Regarding the allocations said to
have been made by El-Rufai after the FEC was 'dissolved', the senate needs to
keep in mind that El-Rufai, like other ministers, continued to function in
acting capacity and thus was in order in continuing to discharge all the powers
of an FCT minister - including the power to execute instruments of offers of allocation
of land. Further, the dissolution was but a ceremonial event that was never
meant to have force of law. If the senate holds otherwise, then we must be
prepared to reverse all official actions taken by all ministers of government
or members of the FEC after May
15, 2007. And you can even stretch that to include any action taken
by President Obasanjo himself because he too was a member of the FEC. If the
said dissolution of the FEC on May 15 by OBJ meant legal or constitutional
termination of the tenure of all ministers (including El-Rufai), why was it
then necessary for President Yar'Adua to again make formal announcement of end
of El-Rufai's tenure after he (Yar'Adua) assumed office? And why were some of
the ministers, including El-Rufai, allowed to continue for some time after
President Yar’Adua was sworn into office?
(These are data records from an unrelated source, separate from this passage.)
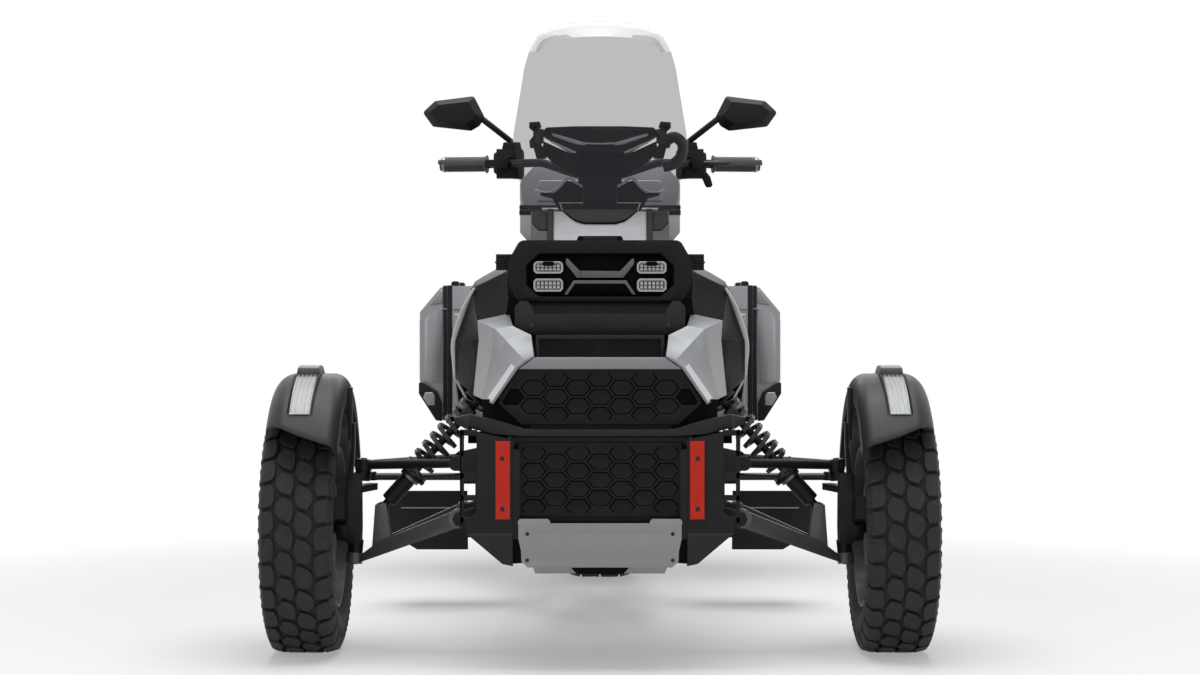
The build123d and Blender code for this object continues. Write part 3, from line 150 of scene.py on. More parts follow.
print("stage 1: finishes")
finishes = {
    # black polypropylene, injection moulded with a spark-eroded grain: soft sheen that breaks up the light
    "mouldedPlastic": surface("mouldedPolypropylene", "#191A1B", 0.46, 0, (1.6, 0.25, 0.25), (60, "#202122", 0.5),
                              (45, 0.07), 0.14),
    # black ABS with a polished skin: deep, with faint swirl marks and almost no mirror image
    "glossPlastic": surface("polishedAbs", "#161718", 0.3, 0, None, (80, "#1B1C1D", 0.5), (30, 0.05), 0.01),
    # near-black plastic, mostly painted shade: sheets and blocks inside the grilles, round the lamps and behind gaps,
    # where there is only shadow; also a few truly black parts; takes almost no highlight
    "shadowPlastic": surface("mattBlackAndPaintedShade", "#090A0B", 0.5, 0, (1.8, 0.2, 0.2), (50, "#0E0F10", 0.5),
                             (30, 0.05), 0.05),
    # dark grey satin plastic of the fenders and the beams; on the plates' folded ends its lighter grey is painted
    # highlight
    "darkGreyPlastic": surface("satinDarkGreyPlastic", "#272829", 0.42, 0, (1.6, 0.22, 0.2), (60, "#2E2F30", 0.5),
                               (40, 0.06), 0.2),
    # mid-grey satin plastic of caps and trims, and of the plate of painted reflection on the slope behind the nose
    "greyPlastic": surface("satinGreyPlastic", "#626467", 0.4, 0.15, (1.6, 0.2, 0.2), (40, "#6C6E71", 0.5),
                           (30, 0.05)),
    # grey metallic basecoat under lacquer: fine flake and a long soft highlight
    "silverPaint": surface("metallicLacquer", "#86888B", 0.42, 0.25, (1.1, 0.06, 0.1), (1.4, "#929497", 0.55),
                           coat=(0.12, 0.2)),
    # satin black powder coat over steel: slight orange peel
    "powderCoat": surface("satinPowderCoat", "#1A1B1C", 0.4, 0, (2.2, 0.22, 0.2), (50, "#222324", 0.5), (25, 0.06),
                          0.18),
    # dark grey enamel of the lower arms, mottled: lighter than the upper arms' black, as painted light for their lit
    # front faces
    "litArmPaint": surface("paintedLitGreyEnamel", "#58595B", 0.42, 0.2, (2.0, 0.2, 0.2), (45, "#626365", 0.5), (25, 0.06)),
    # painted highlight: a lighter copy of the silver lacquer, on chamfered edges and strips, standing for the light
    # they catch
    "highlightSilver": surface("paintedHighlightLacquer", "#C4C6C9", 0.35, 0.3, (1.1, 0.06, 0.1), (1.4, "#D0D2D4", 0.5),
                            coat=(0.1, 0.2)),
    # painted aluminium case panels: even silver-grey with a satin lacquer
    "casePaint": surface("satinCasePaint", "#85878A", 0.4, 0.4, (1.8, 0.08, 0.1), (2.0, "#8E9093", 0.5), (60, 0.05),
                         coat=(0.4, 0.2)),
    # bead-blasted aluminium sheet: pale, matt, with a trace of handling marks
    "blastedAluminium": surface("beadBlastedAluminium", "#8E8F91", 0.46, 0.5, (1.2, 0.2, 0.15),
                                (35, "#86888A", 0.4), (18, 0.05)),
    # sand-cast aluminium under heat-proof paint: coarse dull skin
    "castMetal": surface("paintedCastAluminium", "#3A3B3D", 0.5, 0.35, (2.6, 0.35, 0.4), (40, "#2C2D2E", 0.6),
                         (20, 0.06)),
    # turned and ground steel: bright, with faint marks
    "groundSteel": surface("groundSteel", "#8C8D8F", 0.28, 0.95, (1.0, 0.08, 0.05), (30, "#77787A", 0.5), (12, 0.08)),
    # brushed stainless steel of the exhaust can: soft streaks
    "stainlessSteel": surface("brushedStainlessSteel", "#7D7C7A", 0.32, 0.95, (1.4, 0.12, 0.08),
                              (45, "#6B6560", 0.6), (14, 0.08)),
    # red two-pack enamel on the bumper strips: flat colour with a shine
    "redEnamel": surface("redEnamel", "#DB3525", 0.38, 0, None, (40, "#D02F21", 0.5), (25, 0.05), 0.2),
    # carbon-black tyre tread compound: matt, dusty in the hollows
    "tyreRubber": surface("tyreRubber", "#313131", 0.72, 0, (1.3, 0.35, 0.3), (14, "#3B3B3B", 0.7), (20, 0.08), 0.25),
    # moulded nitrile of the belt, the strap, the foot ribs and the seats' piping
    "softRubber": surface("nitrileRubber", "#1A1A1B", 0.6, 0, (1.5, 0.3, 0.2), (20, "#232324", 0.6)),
    # grey ribbed rubber of the handlebar grips
    "gripRubber": surface("greyGripRubber", "#48494B", 0.55, 0, (1.5, 0.3, 0.2), (20, "#525355", 0.6)),
    # plated spring wire and fixings: dark and smooth
    "springSteel": surface("coatedSpringSteel", "#202122", 0.28, 0.3, (1.2, 0.08, 0.1), (30, "#2C2D2E", 0.5)),
    # zinc-plated bolts: dull silver
    "zincPlate": surface("zincPlatedSteel", "#6F7072", 0.36, 0.9, (0.8, 0.12, 0.05), (5, "#5C5D5F", 0.5)),
    # silvered glass of the mirrors
    "silveredGlass": surface("silveredGlass", "#D4D6D8", 0.03, 1.0, None, (90, "#CBCDCF", 0.4)),
    # clear polycarbonate with a light grey tint: the screen reads as a pale film without glare
    "tintedPolycarbonate": glassSheet("tintedPolycarbonate", "#35373A", 0.3, 0.05, 1.45, **{"Specular IOR Level": 0.0}),
    # moulded clear acrylic lenses
    "clearAcrylic": glassSheet("clearAcrylic", "#DADCDD", 0.14, 0.06, 1.49, **{"Specular IOR Level": 0.0}),
    # red moulded acrylic of the tail lamp
    "redAcrylic": glassSheet("redAcrylic", "#A3140F", 0.92, 0.1, 1.49, **{"Coat Weight": 0.5}),
    # black grained vinyl over foam
    "seatVinyl": surface("grainedVinyl", "#1B1B1C", 0.5, 0, (3.0, 0.5, 0.4), (35, "#242425", 0.5), (30, 0.06), 0.15),
    # aluminised reflector behind clear lenses: bright and smooth
    "lampSilver": surface("aluminisedReflector", "#D9DBDC", 0.35, 0.2, None, (40, "#CFD1D3", 0.5)),
    # the same behind the fender lamps' ribs, duller
    "ribbedReflector": surface("ribbedReflector", "#ABADAF", 0.4, 0.2, None, (40, "#9FA1A3", 0.5)),
    # painted highlight: the sheet's rolled edge is drawn paler and less clear, for the light it catches
    "paintedHighlightPolycarbonate": glassSheet("paintedHighlightPolycarbonate", "#E4E6E8", 0.55, 0.12),
}

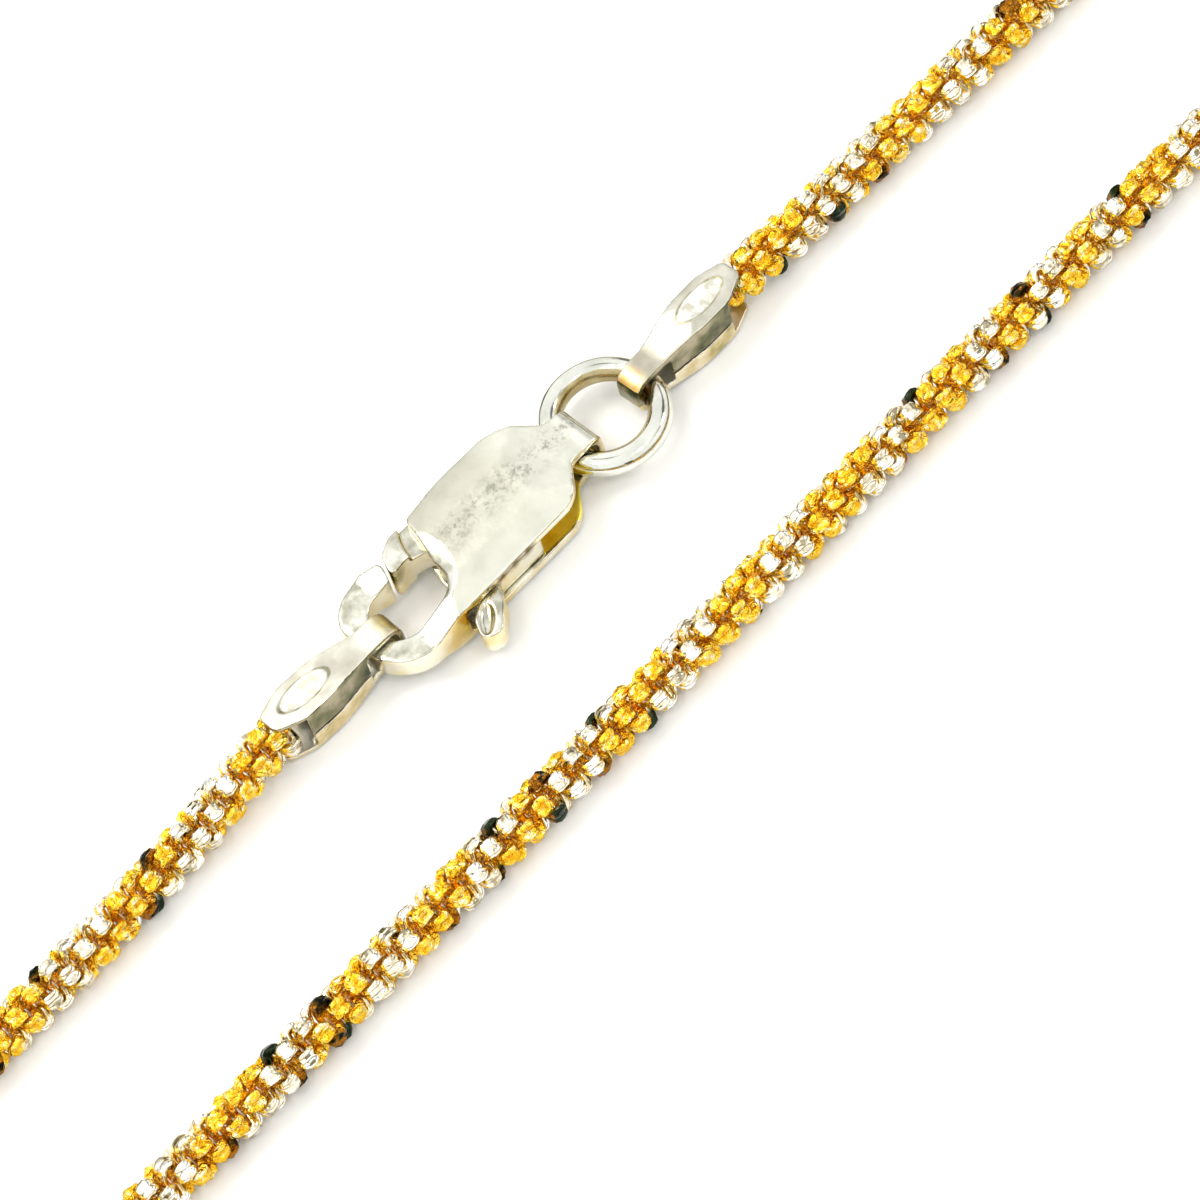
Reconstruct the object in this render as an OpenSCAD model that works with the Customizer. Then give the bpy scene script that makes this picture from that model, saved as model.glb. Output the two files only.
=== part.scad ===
// Popcorn chain necklace lying closed on a surface, with end caps, jump ring and lobster clasp.
// +X runs along the necklace, +Y points to the strand that carries the clasp, z = 0 is the surface.

/* [Chain] */
// Width of the chain over its links
chain_w = 1.8; // [1.6:0.02:1.9]
// How far each end of the chain reaches into its cap
chain_grip = 1.0; // [0.6:0.1:1.6]

/* [End caps] */
// Length of a cap, from its loop to its wide end
cap_len = 6.3; // [5.9:0.1:6.4]
// Width of the leaves at the chain
cap_w = 1.85; // [1.6:0.05:2]
// Width of the loop
cap_loop_w = 1.15; // [1:0.05:1.3]
// Height over both leaves at the chain
cap_h = 2.5; // [2.4:0.05:2.7]
// Height over the loop
cap_loop_h = 1.8; // [1.75:0.05:1.9]
// Thickness of the folded sheet
leaf_t = 0.3; // [0.25:0.01:0.32]

/* [Jump ring] */
// Outer diameter of the ring
ring_d = 5.3; // [5.2:0.05:5.35]
// Diameter of its wire
ring_wire = 1.0; // [0.7:0.05:1.05]

/* [Clasp] */
// Height over both plates
clasp_h = 2.4; // [2.3:0.05:2.5]
// Thickness of each plate
plate_t = 0.6; // [0.5:0.05:0.65]
// Width across the plates
clasp_w = 4.9; // [4.7:0.05:5.1]
// Height of the hook where the cap hangs in it
hook_h = 1.05; // [0.9:0.05:1.1]
// Height of the hole through the folded neck
neck_hole_h = 1.2; // [1.1:0.05:1.25]
// Diameter of the pivot pin
pin_d = 0.8; // [0.6:0.05:0.9]

/* [Lever] */
// Thickness of the lever between the plates
lever_t = 1.1; // [0.9:0.05:1.12]
// Thickness of the gate's nose
nose_t = 1.7; // [1.5:0.05:1.8]

/* [Hidden] */

$fn = 48;
arc_step = 12;
silver = [0.86, 0.86, 0.83];
gold = [0.93, 0.72, 0.32];
past = 1;

// Where the clasp and the ring lie, and the height at which ring, hook and loops meet
clasp_y = 4.98;
mid_z = clasp_h / 2;
ring_at = [5.92, 4.92];
ring_r = (ring_d - ring_wire) / 2;

// Where the two caps' loops end, and which way each cap points from there
cap_left_at = [-5.68, 4.72];
cap_left_turn = 178;
cap_right_at = [7.05, 4.75];
cap_right_turn = 2;

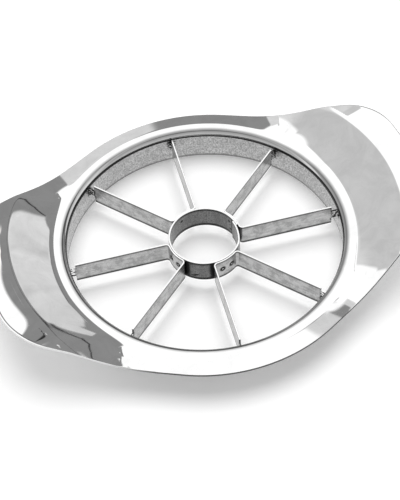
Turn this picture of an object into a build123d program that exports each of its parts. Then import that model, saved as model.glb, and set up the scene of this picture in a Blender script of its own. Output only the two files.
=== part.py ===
# Apple slicer wedger press in stainless steel: a pressed frame with two wing grips,
# a collar that carries the blades, a hub ring and four V-shaped blade strips.
# X runs along the wings, Z is up, and the origin is in the middle of the foot.
import os
from math import asin, atan2, cos, degrees, hypot, radians, sin, sqrt, tan, tanh

from build123d import *

# Cutting well and the rolled lip round it
hole_radius = 46.0
lip_roll_radius = 1.85
lip_skirt = 0.3
edge_guard = 2.85

# Frame plate: one pressed sheet, flat round the well, rising in the wings
frame_sheet = 0.7
land_width = 2.45
rim_width = 9.8
frame_length = 149.2
wing_side_angle = 26.4
wing_corner_radius = 21.5
wing_tip_radius = 124.0
crease_width = 0.8
wing_slope = 0.6
rim_slope = -0.28
slope_turn_angle = 39.7
slope_turn_spread_angle = 13.7
tip_fold_radius = 65.3
tip_fold_width = 1.3
tip_slope = 0.2

# Blade band: a collar nested under the lip, with a slot for each blade tab
band_sheet = 0.7
nest_clearance = 0.02
flange_margin = 0.1
slot_side_clearance = 0.4
slot_end_clearance = 0.5

# Hub ring, rolled from strip with lapped ends
hub_radius = 12.06
hub_sheet = 0.6
hub_rise = 0.2
hub_overhang = 0.1
hub_bevel = 0.7
lap_clearance = 0.05
lap_end_angle = 12.0
lap_length = 2.0
joggle_length = 9.0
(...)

If you accept the committees’ logic,
then you must also accept the broader postulate that the official actions of
all of OBJ’s ministers who continued to act as such after Yar’Adua was sworn
were extra-constitutional - at best; and nugatory - at worst.
Therefore, the committees should
have rechecked the pertinent facts and read up on the laws of the Federation of
Nigeria before making recommendations that threaten the property interest of thousands
of innocent Nigerians, not to talk of taking the extraordinary and punitive step
of barring El-Rufai from holding public office.